Acknowledgement. This fork's saliency_student_v1 weights were trained on DUTS-TR. We thank the DUTS authors for distributing the dataset under permissive academic-research terms. The DUTS images themselves are deliberately not committed to this repository; only the trained weights are.

Input / output contract

The C extractor binds tensors by name; saliency_student_v1 declares exactly the names the existing feature_mobilesal.c already binds to, so the new file is a true drop-in.

inputs:
  input         float32[1, 3, H, W]   ImageNet-normalised RGB, NCHW
outputs:
  saliency_map  float32[1, 1, H, W]   per-pixel saliency in [0, 1]

H and W are dynamic in the ONNX — the model is fully convolutional so inference at native resolution is unrestricted (subject to the rule of thumb that DUTS-TR was trained at 256×256 random crops; very small inputs may lose quality). ImageNet normalisation (mean [0.485, 0.456, 0.406], std [0.229, 0.224, 0.225]) is applied in the C side via the shared vmaf_tensor_from_rgb_imagenet() helper, identical to LPIPS's wiring.

Op-allowlist

Every op in the graph is on core/src/dnn/op_allowlist.c: Conv, BatchNormalization (folded into Conv at export by constant folding), Relu, MaxPool, ConvTranspose, Concat, Sigmoid.
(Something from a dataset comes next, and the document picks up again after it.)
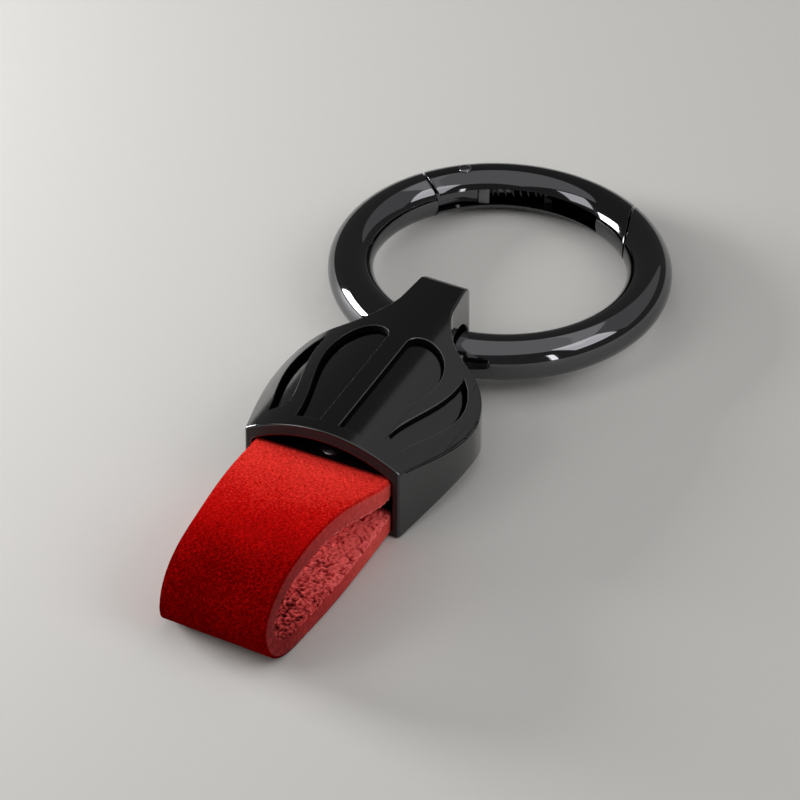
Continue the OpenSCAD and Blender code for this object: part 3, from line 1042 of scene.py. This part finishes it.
@dataclass
class GateRing:
    """The ring wire, the hollow gate, and what is inside the gate."""

    seat: RingFrame
    wire_r: float = 2.25 * MM
    latch_deg: float = 55.0
    slant_deg: float = 50.0
    tail_r: float = 4.1 * MM
    seam_gap: float = 0.15 * MM
    sides: int = 72
    tongue_t: float = 1.6 * MM
    tongue_hw: float = 1.3 * MM
    cam_l: float = 1.35 * MM
    channel_hh: float = 0.95 * MM
    channel_out: float = 1.7 * MM
    channel_end_deg: float = 67.0
    pin_r: float = 0.65 * MM
    pin_clear: float = 0.05 * MM
    spring_reach: float = 8.0 * MM
    spring_start: float = 2.61 * MM
    spring_length: float = 5.31 * MM
    seam_round: float = 0.12 * MM
    seam_strips: int = 9

    def latch_angle(self, rho: float, gate_side: bool) -> float:
        """Angle round the ring at which the slanted seam meets a radius.

        Args:
            rho: Distance from the axis of the ring, in metres.
            gate_side: Whether the gate's or the ring's side of the gap is meant.

        Returns:
            The angle in radians.
        """
        normal = math.radians(self.latch_deg + self.slant_deg + 90)
        gap = self.seam_gap / 2 * (1 if gate_side else -1)
        reach = self.seat.ring_r * math.cos(math.radians(self.latch_deg) - normal) + gap
        return normal - math.acos(reach / rho)

    def tail_angle(self, rho: float, radius: float) -> float:
        """Angle round the ring at which the round hinge seam meets a distance from the axis.

        Args:
            rho: Distance from the axis of the ring, in metres.
            radius: Radius of the seam about the pin.

        Returns:
            The angle in radians.
        """
        r = self.seat.ring_r
        return self.seat.pin_angle + math.acos((rho**2 + r**2 - radius**2) / (2 * rho * r))

    def wire(self, name: str, start: float, end: float, rings: int) -> bpy.types.Object:
        """Spin a round wire about the axis of the ring, open at both ends.

        Args:
            name: Name of the piece.
            start: First angle in radians.
            end: Last angle in radians.
            rings: Number of steps between them.

        Returns:
            The open tube, in the frame of the ring.
        """
        deselect_all()
        bpy.ops.mesh.primitive_circle_add(
            vertices=self.sides, radius=self.wire_r, fill_type="NOTHING",
            location=(self.seat.ring_r, 0, 0), rotation=(math.pi / 2, 0, 0))
        tube = started(name)
        tube.data.transform(Matrix.Rotation(start, 4, "Z"))
        edit(tube)
        bpy.ops.mesh.select_all(action="SELECT")
        bpy.ops.mesh.spin(steps=rings, angle=end - start, center=(0, 0, 0), axis=(0, 0, -1))
        bpy.ops.object.mode_set(mode="OBJECT")
        return tube

    def fit_end(self, tube: bpy.types.Object, at: float, spread: tuple[float, float],
                target: Callable[[float], float]) -> None:
        """Slide the vertices near one end of a wire along their circles onto a seam.

        Args:
            tube: The wire, in the frame of the ring.
            at: Angle of that end in radians.
            spread: Angles over which a slide to a larger and to a smaller angle fades out;
                their sign points into the wire.
            target: Gives the angle of the seam for a distance from the axis.
        """
        for vertex in tube.data.vertices:
            rho = math.hypot(vertex.co.x, vertex.co.y)
            slide = target(rho) - at
            angle = math.atan2(vertex.co.y, vertex.co.x)
            away = ((angle - at + math.pi) % (2 * math.pi) - math.pi)
            away /= spread[0] if slide > 0 else spread[1]
            if -0.02 <= away < 1:
                turn = slide * (1 - max(away, 0))
                vertex.co = Matrix.Rotation(turn, 3, "Z") @ vertex.co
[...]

Resize is not used — the decoder upsamples with ConvTranspose (stride 2) so the graph loads clean against vanilla origin/master with no allowlist patch in this PR.

Usage — CLI

vmaf \
    --reference ref.yuv \
    --distorted dist.yuv \
    --width 1920 --height 1080 --pixel_format 420 --bitdepth 8 \
    --feature mobilesal \
    --feature_params mobilesal:model_path=model/tiny/saliency_student_v1.onnx \
    --output score.json

The output JSON gains a per-frame saliency_mean column alongside any other features requested in the same run.
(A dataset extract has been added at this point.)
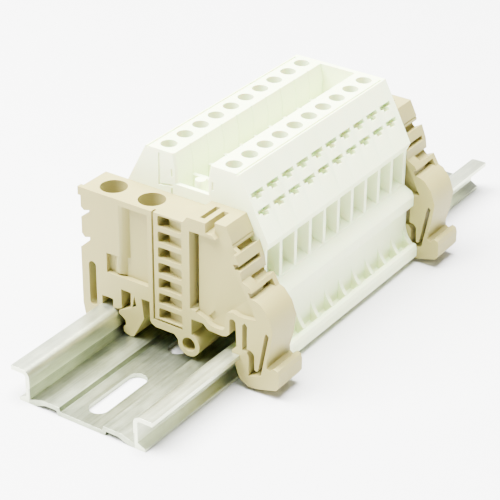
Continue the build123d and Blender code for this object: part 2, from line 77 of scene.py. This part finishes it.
# %% Measure the solids
housing_names = sorted(name for name in nodes if name.startswith("block_housing_"))
screw_names = sorted(name for name in nodes if name.startswith("clamp_screw_"))
cage_names = sorted(name for name in nodes if name.startswith("clamp_cage_"))
bracket_names = ["front_end_bracket", "rear_end_bracket"]
first_low, first_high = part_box(housing_names[0])
row_front = first_low.y
row_top = first_high.z
block_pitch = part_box(housing_names[1])[0].y - row_front
rail_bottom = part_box("din_rail")[0].z
print("housings:", len(housing_names), "pitch in mm:", round(block_pitch * 1000, 3))

# %% [markdown]
# ## Arithmetic on material sockets
# A pattern is easier to read as a formula than as a list of Math nodes. This class wraps one
# output of a node, and Python's operators on it add the Math nodes. Its node method adds a node of
# any kind: the settings are made first, and then the sockets get their values or links.


# %% A socket that can be calculated with
class Field:
    """One output of a tree's node. Arithmetic on it adds Math nodes to the same tree."""

    def __init__(self, tree, output=None):
        self.tree = tree
        self.output = output

    def node(self, kind, settings, inputs, result=0):
        """Adds a node of that kind, and returns one of its outputs, by place or by name."""
        made = self.tree.nodes.new(kind)
        for name, value in settings.items():
            if name == "stops":
                set_stops(made.color_ramp, value)
            else:
                setattr(made, name, value)
        for key, value in inputs.items():
            if isinstance(value, Field):
                self.tree.links.new(value.output, made.inputs[key])
            else:
                made.inputs[key].default_value = value
        return Field(self.tree, made.outputs[result])

    def math(self, operation, first, second=0.0):
        """Adds a Math node for two values, or for the first alone where it needs just one."""
        return self.node("ShaderNodeMath", {"operation": operation}, {0: first, 1: second})

    def __add__(self, other):
        return self.math("ADD", self, other)

    __radd__ = __add__

    def __sub__(self, other):
        return self.math("SUBTRACT", self, other)

    def __rsub__(self, other):
        return self.math("SUBTRACT", other, self)

    def __mul__(self, other):
        return self.math("MULTIPLY", self, other)

    __rmul__ = __mul__

    def __truediv__(self, other):
        return self.math("DIVIDE", self, other)

    def __abs__(self):
        return self.math("ABSOLUTE", self)

    def floor(self):
        """The whole number below the value."""
        return self.math("FLOOR", self)

    def beyond(self, limit):
        """1 where the value is greater than the limit, and 0 elsewhere."""
        return self.math("GREATER_THAN", self, limit)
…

Equivalently, set the model path via env var:

VMAF_MOBILESAL_MODEL_PATH=model/tiny/saliency_student_v1.onnx \
    vmaf --reference ref.yuv --distorted dist.yuv \
        --width 1920 --height 1080 --pixel_format 420 --bitdepth 8 \
        --feature mobilesal --output score.json

Usage — C API

#include <libvmaf/libvmaf.h>

VmafFeatureDictionary *opts = NULL;
vmaf_feature_dictionary_set(&opts, "model_path",
                            "model/tiny/saliency_student_v1.onnx");
int err = vmaf_use_feature(ctx, "mobilesal", opts);
/* ... vmaf_score_pooled(ctx, ..., "saliency_mean", ...) for the per-frame mean */

Reproducing the model

# 1. fetch DUTS-TR (~271 MB) — not redistributed in-tree
mkdir -p $HOME/datasets/duts && cd $HOME/datasets/duts
wget https://saliencydetection.net/duts/download/DUTS-TR.zip
unzip DUTS-TR.zip

# 2. train + export (≈ 10 min on RTX 4090 / 24 GB at 256×256, batch 32)
.venv/bin/python ai/scripts/train_saliency_student.py \
    --duts-root $HOME/datasets/duts/DUTS-TR \
    --output    model/tiny/saliency_student_v1.onnx \
    --epochs 50 --batch-size 32 --lr 1e-3 --seed 42 \
    --metrics-out build_artifacts/saliency_student_v1_train.json

# 3. validate against the registry
.venv/bin/python ai/scripts/validate_model_registry.py \
    --out-json build_artifacts/tiny_model_registry_validation.json

# 4. validate ONNX allowlist / PyTorch-vs-ORT parity / registry status
.venv/bin/python ai/scripts/validate_saliency_student.py \
    --onnx model/tiny/saliency_student_v1.onnx \
    --out-json build_artifacts/saliency_student_v1_validate.json

The training script is deterministic given the seed and the pinned PyTorch / CUDA versions; re-runs reproduce the val-IoU curve to within float-rounding noise. The training metrics and validation JSONs carry ADR-0661 run_provenance, so model-card evidence records the DUTS root, ONNX output, check verdicts, argv, and report paths.

Known limitations

Inherited from the C-side extractor (see mobilesal.md):

  • Bit depth: 8-bit YUV only. 10-bit support is gated on the same loader path landing for LPIPS.
  • Pixel format: YUV420P, YUV422P, YUV444P accepted; YUV400P rejected.
  • Colour space: BT.709 limited-range Y'CbCr → RGB at the C side. BT.2020 / full-range is approximate.

Specific to saliency_student_v1:

  • Capacity: ~113 K parameters is well below upstream u2netp (~4.7 M). Absolute IoU on external test sets (DUTS-TE, ECSSD) is expected to be below SOTA. v1 is a useful baseline, not a state-of-the-art SOD model.
  • Training corpus diversity: DUTS-TR is the de-facto standard single-dataset SOD corpus but skews toward natural-photo content. Synthetic / animated / heavily-graphic content may saturate the saliency map. Multi-dataset training is a future saliency_student_v2 follow-up.
  • In-loop validation only: v1 reports validation IoU on a 5 % hold-out of DUTS-TR. External evaluation against DUTS-TE / ECSSD is a follow-up.
  • mobilesal.md — original placeholder + extractor wiring; superseded by this card for production use, retained for history.
  • ADR-0218 — original mobilesal extractor design.
  • ADR-0257 — the upstream-MobileSal deferral that this PR partly unblocks.
  • ADR-0286 — the decision record for this model.
  • Research-0054 — dataset, architecture, and recipe digest.
  • ADR-0042 — tiny-AI doc-substance rule this card satisfies.